Article extrait du Plein droit n° 57, juin 2003
« Une Europe du rejet »

La politique du « donnant-donnant »

Caroline Intrand

Juriste, permanente à la Cimade, direction des étrangers reconduits
L’utilisation des accords de réadmission par les États membres de l’Union européenne, pour mettre en œuvre leur politique de retour des étrangers en situation irrégulière sur leur territoire, date des années soixante. A l’origine instrument strictement bilatéral et réciproque, ces accords sont devenus un élément central de la politique migratoire de l’Union. Leur contenu a évolué pour s’adapter aux changements géopolitiques et aux réalités migratoires. Aujourd’hui, les États tiers, invités à négocier avec l’Union européenne la conclusion de nouveaux accords se trouvent impliqués dans un processus de « donnant-donnant ».

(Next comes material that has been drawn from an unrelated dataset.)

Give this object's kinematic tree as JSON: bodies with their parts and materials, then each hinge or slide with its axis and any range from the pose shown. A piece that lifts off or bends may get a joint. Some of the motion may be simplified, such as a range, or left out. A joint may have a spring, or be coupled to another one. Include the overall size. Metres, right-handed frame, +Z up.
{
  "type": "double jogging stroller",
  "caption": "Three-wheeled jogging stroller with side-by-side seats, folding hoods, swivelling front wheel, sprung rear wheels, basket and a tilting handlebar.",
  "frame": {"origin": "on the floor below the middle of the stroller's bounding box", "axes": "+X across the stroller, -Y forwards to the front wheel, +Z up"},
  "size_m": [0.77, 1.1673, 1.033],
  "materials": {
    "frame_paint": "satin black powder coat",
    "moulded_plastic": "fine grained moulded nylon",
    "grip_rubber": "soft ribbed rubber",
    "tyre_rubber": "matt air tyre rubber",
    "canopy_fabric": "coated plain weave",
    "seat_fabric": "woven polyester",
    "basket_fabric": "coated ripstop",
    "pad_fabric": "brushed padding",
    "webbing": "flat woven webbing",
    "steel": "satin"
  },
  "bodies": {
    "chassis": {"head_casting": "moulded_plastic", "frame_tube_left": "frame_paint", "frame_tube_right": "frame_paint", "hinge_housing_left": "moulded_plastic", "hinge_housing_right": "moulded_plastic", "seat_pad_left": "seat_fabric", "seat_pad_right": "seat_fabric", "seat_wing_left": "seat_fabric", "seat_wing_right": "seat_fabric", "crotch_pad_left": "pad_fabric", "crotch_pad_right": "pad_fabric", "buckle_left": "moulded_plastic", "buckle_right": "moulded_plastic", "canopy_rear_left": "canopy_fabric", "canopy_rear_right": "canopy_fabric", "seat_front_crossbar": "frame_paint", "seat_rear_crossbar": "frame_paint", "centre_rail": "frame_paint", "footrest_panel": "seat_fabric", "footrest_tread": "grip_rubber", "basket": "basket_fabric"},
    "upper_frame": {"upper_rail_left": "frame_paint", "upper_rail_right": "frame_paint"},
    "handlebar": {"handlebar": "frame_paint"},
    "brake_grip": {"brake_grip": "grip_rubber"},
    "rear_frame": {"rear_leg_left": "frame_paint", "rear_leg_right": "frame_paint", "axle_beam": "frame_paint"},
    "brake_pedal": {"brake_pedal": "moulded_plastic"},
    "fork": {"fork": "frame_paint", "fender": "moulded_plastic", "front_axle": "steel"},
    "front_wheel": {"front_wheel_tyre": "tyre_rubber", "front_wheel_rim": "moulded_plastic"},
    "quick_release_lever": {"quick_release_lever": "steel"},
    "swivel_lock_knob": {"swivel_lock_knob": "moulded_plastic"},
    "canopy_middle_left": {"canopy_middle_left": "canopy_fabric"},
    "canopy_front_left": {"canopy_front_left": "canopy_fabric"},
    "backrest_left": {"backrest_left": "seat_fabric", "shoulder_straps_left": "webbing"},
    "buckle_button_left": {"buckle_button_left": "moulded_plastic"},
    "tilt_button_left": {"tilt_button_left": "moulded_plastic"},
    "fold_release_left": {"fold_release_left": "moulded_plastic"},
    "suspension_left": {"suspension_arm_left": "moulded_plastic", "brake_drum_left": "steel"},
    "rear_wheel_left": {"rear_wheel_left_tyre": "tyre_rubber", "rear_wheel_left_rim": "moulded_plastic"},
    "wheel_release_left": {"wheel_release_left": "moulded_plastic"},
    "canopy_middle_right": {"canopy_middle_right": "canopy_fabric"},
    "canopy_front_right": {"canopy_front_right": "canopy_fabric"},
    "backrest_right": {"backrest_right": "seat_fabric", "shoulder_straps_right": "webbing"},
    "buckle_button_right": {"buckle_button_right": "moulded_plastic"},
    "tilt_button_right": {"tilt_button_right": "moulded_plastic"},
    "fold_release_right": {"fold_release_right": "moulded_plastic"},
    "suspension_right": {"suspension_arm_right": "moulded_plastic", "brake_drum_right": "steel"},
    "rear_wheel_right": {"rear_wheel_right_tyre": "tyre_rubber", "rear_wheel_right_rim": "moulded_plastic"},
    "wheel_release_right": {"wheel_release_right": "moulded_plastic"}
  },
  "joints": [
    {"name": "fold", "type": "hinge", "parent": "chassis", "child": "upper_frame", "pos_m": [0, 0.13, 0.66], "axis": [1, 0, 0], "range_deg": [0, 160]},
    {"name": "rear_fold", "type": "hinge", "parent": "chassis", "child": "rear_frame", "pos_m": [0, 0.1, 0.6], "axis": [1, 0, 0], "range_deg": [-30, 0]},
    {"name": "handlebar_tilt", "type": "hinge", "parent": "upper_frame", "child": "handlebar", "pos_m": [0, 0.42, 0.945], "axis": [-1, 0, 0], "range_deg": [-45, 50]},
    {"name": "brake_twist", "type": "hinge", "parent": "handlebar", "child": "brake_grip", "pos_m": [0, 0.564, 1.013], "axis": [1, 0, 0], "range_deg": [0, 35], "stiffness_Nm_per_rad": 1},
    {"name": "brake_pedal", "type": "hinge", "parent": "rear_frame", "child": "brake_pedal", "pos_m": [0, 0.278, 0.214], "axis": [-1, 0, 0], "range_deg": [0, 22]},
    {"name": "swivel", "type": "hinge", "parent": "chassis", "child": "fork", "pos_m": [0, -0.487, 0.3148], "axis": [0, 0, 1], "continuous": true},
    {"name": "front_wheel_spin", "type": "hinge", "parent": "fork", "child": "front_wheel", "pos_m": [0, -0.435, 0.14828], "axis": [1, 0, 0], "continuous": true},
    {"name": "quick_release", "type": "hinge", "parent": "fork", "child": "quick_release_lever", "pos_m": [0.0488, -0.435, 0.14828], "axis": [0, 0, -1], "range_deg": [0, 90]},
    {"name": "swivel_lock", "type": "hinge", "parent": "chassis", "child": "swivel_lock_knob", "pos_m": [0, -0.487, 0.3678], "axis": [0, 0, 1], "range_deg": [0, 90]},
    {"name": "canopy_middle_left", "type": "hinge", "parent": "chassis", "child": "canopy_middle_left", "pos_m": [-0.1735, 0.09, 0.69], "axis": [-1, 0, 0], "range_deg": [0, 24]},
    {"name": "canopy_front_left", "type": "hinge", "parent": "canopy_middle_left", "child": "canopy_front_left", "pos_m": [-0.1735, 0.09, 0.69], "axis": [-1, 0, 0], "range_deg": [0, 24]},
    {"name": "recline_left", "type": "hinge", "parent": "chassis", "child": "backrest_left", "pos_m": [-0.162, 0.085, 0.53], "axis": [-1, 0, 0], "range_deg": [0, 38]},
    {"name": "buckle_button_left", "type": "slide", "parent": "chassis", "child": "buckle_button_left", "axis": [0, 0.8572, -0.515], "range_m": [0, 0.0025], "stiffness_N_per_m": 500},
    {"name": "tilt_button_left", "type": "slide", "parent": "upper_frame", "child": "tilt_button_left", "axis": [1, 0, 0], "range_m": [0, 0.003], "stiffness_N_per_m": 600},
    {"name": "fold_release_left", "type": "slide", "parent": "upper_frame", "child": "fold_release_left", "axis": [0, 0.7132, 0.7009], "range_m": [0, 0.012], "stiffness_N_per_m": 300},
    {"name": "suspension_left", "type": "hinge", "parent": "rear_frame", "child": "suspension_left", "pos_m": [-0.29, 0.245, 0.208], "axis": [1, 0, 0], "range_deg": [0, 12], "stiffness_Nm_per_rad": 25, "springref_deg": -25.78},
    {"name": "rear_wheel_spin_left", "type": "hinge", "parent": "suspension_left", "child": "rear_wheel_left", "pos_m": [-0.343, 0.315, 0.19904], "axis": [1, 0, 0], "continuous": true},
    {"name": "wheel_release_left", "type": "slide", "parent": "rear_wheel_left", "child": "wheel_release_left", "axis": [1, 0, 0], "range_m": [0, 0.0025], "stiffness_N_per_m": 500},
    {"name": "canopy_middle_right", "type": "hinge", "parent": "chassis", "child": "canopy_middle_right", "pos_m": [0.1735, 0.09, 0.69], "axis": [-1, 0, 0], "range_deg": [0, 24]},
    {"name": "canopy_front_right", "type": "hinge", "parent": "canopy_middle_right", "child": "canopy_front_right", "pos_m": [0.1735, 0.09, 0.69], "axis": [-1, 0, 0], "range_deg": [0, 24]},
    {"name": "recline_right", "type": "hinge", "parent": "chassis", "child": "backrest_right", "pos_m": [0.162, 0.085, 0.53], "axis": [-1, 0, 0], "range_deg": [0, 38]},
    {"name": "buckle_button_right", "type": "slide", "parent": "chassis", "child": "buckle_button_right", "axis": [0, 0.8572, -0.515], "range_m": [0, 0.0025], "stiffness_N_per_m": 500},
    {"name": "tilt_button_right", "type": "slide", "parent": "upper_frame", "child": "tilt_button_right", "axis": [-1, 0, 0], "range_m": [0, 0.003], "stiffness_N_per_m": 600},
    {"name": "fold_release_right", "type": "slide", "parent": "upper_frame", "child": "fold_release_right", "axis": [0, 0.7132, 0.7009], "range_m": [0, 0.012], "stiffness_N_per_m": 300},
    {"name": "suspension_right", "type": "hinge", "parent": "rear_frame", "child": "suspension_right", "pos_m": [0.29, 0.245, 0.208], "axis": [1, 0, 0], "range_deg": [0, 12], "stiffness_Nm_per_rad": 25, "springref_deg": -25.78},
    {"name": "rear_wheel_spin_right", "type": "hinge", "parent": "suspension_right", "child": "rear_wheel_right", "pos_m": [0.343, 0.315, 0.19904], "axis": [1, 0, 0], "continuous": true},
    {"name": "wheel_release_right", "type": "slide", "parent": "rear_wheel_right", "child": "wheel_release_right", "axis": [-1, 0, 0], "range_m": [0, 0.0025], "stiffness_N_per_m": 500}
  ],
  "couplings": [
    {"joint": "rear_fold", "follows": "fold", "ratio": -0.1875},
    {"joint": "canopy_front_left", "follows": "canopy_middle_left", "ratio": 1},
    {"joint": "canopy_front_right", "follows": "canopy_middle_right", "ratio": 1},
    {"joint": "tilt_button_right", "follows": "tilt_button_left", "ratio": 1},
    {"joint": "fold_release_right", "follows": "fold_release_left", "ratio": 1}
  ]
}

L’obligation du droit international de réadmettre ses propres ressortissants [1] n’est pas mise en œuvre par les autorités des pays d’origine si elle n’est pas formalisée dans un accord de réadmission précisant les modalités d’identification, de requête et de remise à ces autorités. En effet, un des obstacles majeurs à l’expulsion est l’identification et la délivrance par l’État requis (État d’origine) d’un laissez-passer. Les accords de réadmission sont donc la pierre angulaire de la politique de retour des pays européens.

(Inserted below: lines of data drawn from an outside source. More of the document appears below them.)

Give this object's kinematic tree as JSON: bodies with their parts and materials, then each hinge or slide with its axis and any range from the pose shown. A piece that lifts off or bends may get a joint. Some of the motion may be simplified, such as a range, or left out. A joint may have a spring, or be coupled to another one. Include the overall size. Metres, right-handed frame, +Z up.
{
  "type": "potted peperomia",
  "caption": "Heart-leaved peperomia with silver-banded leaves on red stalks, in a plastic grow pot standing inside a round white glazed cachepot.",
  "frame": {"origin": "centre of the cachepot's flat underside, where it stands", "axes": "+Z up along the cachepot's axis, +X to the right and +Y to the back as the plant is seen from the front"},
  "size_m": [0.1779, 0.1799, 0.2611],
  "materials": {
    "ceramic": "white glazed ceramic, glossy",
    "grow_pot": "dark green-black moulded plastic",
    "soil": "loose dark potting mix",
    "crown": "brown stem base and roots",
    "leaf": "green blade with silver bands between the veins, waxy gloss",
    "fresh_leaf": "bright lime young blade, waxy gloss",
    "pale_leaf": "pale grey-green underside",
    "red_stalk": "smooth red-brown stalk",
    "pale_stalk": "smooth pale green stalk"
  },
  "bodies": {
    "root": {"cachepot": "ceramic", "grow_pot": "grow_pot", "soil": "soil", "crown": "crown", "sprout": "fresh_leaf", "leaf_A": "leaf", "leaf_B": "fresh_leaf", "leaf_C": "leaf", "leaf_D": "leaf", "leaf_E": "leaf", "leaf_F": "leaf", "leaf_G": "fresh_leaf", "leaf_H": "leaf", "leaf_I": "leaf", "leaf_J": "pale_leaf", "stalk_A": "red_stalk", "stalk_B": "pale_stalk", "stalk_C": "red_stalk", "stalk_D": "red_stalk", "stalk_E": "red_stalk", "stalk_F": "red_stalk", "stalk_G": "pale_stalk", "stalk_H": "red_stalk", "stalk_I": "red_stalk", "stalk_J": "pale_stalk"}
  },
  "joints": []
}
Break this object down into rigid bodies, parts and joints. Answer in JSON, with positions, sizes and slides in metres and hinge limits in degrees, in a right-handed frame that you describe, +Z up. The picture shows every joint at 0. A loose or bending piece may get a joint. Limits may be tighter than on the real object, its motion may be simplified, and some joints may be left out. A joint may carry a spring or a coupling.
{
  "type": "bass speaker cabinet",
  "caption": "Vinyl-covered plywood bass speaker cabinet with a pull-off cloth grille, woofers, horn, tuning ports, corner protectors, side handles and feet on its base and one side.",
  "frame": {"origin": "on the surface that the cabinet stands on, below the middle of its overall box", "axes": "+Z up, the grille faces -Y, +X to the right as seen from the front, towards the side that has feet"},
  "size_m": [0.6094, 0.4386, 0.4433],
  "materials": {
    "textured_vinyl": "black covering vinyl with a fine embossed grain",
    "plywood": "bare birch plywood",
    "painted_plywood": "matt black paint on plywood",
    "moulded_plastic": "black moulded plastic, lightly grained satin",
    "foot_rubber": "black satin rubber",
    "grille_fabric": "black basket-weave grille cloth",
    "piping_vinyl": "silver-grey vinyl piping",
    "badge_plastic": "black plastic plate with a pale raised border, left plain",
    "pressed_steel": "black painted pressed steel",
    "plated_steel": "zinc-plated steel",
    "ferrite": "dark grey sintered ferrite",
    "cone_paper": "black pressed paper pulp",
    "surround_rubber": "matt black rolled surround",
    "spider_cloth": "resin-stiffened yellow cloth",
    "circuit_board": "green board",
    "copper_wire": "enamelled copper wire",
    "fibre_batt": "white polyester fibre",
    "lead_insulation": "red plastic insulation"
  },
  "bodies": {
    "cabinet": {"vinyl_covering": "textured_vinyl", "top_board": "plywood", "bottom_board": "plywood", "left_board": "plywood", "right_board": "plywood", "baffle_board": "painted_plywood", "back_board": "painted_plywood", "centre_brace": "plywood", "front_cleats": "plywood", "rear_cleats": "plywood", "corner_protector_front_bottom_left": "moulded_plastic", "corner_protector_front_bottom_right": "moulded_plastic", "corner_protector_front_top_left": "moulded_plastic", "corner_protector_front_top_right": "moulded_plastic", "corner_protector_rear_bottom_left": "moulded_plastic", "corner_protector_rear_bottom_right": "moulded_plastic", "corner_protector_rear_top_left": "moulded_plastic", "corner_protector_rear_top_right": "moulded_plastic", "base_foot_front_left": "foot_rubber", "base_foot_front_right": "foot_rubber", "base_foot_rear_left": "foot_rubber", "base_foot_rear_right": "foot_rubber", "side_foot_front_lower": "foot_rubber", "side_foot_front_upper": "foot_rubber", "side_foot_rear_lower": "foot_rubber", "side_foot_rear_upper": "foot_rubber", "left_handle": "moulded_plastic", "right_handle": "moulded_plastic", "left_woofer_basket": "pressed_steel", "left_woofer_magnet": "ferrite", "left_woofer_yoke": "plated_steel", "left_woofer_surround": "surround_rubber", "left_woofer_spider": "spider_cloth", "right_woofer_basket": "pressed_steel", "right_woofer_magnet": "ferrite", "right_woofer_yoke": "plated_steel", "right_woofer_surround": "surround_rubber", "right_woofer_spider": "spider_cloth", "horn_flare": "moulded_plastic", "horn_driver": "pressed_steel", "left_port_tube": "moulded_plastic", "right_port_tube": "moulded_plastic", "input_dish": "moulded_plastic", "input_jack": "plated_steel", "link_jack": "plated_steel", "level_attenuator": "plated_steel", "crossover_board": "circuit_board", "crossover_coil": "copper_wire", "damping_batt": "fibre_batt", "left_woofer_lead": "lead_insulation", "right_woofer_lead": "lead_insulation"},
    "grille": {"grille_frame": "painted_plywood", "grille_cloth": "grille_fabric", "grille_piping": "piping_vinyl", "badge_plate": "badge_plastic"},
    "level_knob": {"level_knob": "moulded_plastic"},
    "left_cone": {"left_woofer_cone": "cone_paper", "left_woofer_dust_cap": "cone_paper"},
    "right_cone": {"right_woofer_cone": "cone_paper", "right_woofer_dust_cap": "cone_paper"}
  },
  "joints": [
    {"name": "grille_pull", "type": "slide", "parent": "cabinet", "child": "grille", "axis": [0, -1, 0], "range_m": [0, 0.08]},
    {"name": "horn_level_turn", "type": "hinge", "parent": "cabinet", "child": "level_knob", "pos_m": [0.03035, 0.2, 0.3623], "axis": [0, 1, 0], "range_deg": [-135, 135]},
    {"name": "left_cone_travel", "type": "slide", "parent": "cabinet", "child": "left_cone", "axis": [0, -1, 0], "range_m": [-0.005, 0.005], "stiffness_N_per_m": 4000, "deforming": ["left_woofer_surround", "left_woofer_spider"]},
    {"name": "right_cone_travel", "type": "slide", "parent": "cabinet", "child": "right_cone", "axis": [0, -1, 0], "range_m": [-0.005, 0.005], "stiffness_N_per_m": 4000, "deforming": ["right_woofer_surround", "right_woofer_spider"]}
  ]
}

Dans les années 50 et 60, alors que les contrôles aux frontières intérieures de l’Union avaient toujours cours, les États européens ont conclu entre eux des accords bilatéraux, afin d’organiser la réadmission de leurs nationaux ou des ressortissants d’États. C’est le cas de la France qui a conclu des accords avec les pays limitrophes, l’Allemagne en 1960 et le Benelux en 1964 [2]. C’est ce qu’on a appelé la « première génération » d’accords de réadmission.

Si les accords avaient principalement pour but, dans un premier temps, de faciliter les expulsions, les États européens leur ont ajouté une autre fonction dans les années 90, après les bouleversements géopolitiques à l’Est, l’ouverture des frontières et la mise en œuvre du processus Schengen-Dublin : celle de faire supporter aux pays de transit le poids de leur défaut de contrôle aux frontières. En effet, ces accords « deuxième génération » comportent des clauses qui obligent les États à réadmettre les ressortissants d’États tiers ayant transité par leur territoire pour se rendre sur les territoires des pays européens. De nombreux accords de ce type ont été conclus, dans les années 90, notamment avec les pays de l’Est. Ils avaient pour but de former autour de l’Espace Schengen ce qu’on a appelé un « cordon de sécurité » ou un « sas » empêchant les réfugiés et les migrants de l’Est d’affluer à l’Ouest.

Le premier accord de réadmission multilatéral passé entre les États Schengen (à l’époque au nombre de cinq dont la France et l’Allemagne) et la Pologne est, à ce titre, très représentatif. En échange de l’engagement pris par la Pologne de contrôler ses frontières, les Polonais se sont vu dispensés désormais de visa et la Pologne s’est trouvée être le premier pays du groupe des PECO (pays d’Europe centrale et orientale) à signer un accord d’association avec l’Union européenne (accord économique signé en décembre 1991). Cette mesure concernant la suppression de l’obligation de visa est toujours le premier élément offert par les États membres en contrepartie de la conclusion des accords de réadmission. C’est la première monnaie d’échange dans cette politique du donnant-donnant.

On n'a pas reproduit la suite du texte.